Now extend this to the generation being born right now. The ones whose parents post ultrasound images. Whose first bath is on Instagram before the umbilical cord stump has fallen off. Whose every developmental milestone is documented, timestamped, geotagged, and published.

These children will have no memory of a self that was not recorded. They will grow up knowing that their tantrums, their first words, their awkward phases exist in a permanent public archive they did not create and cannot control.

The childhood bedroom used to be a private space. A place where identity could form in the dark, without witnesses, without an audience. It was messy and weird and unobserved, and that lack of observation was not a deficit. It was the condition under which a self could emerge without the pressure of being seen.

That room does not exist for these children. Not because they do not have bedrooms. But because the walls have become transparent. The door does not close. The audience is always there.

The digital archive preserves everything except the thing that mattered most about your childhood bedroom. It captures the image but not the feeling. It stores the message but not the silence. It records the face but not the inner experience of being that face, in that room, at that age, before you knew what you know now.

The cloud holds your data. It does not hold you.

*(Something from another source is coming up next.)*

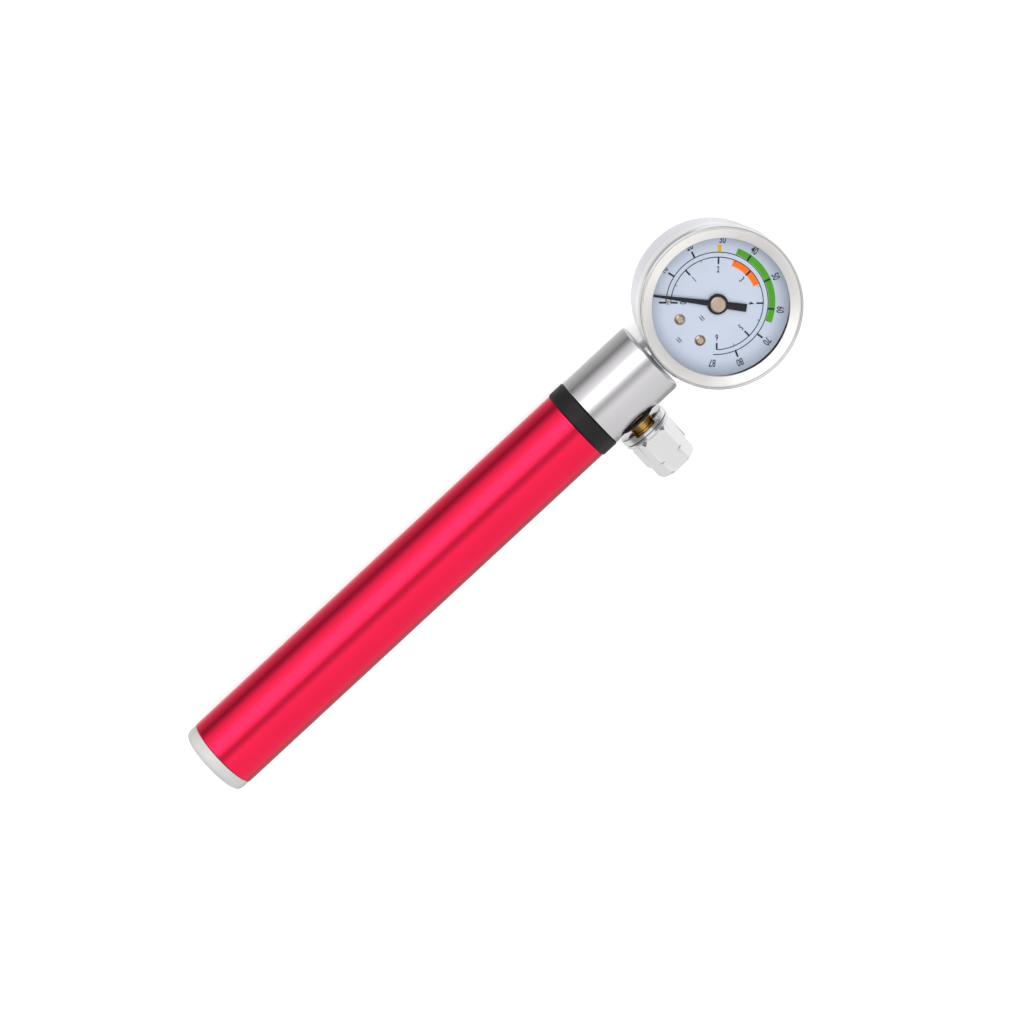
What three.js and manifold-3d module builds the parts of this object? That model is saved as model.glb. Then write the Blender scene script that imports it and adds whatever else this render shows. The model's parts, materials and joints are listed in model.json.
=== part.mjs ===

And the you who lived in that room, the one who stared at the ceiling in the dark and thought thoughts that were never typed into any device, that person is the one who actually matters. The self that exists between the data points. The identity that formed in the gaps between the photos.

Your childhood bedroom exists in the cloud now. But the child who lived there never will. And that difference, between what can be stored and what can only be lived, is the most important thing the digital age has not yet learned to respect.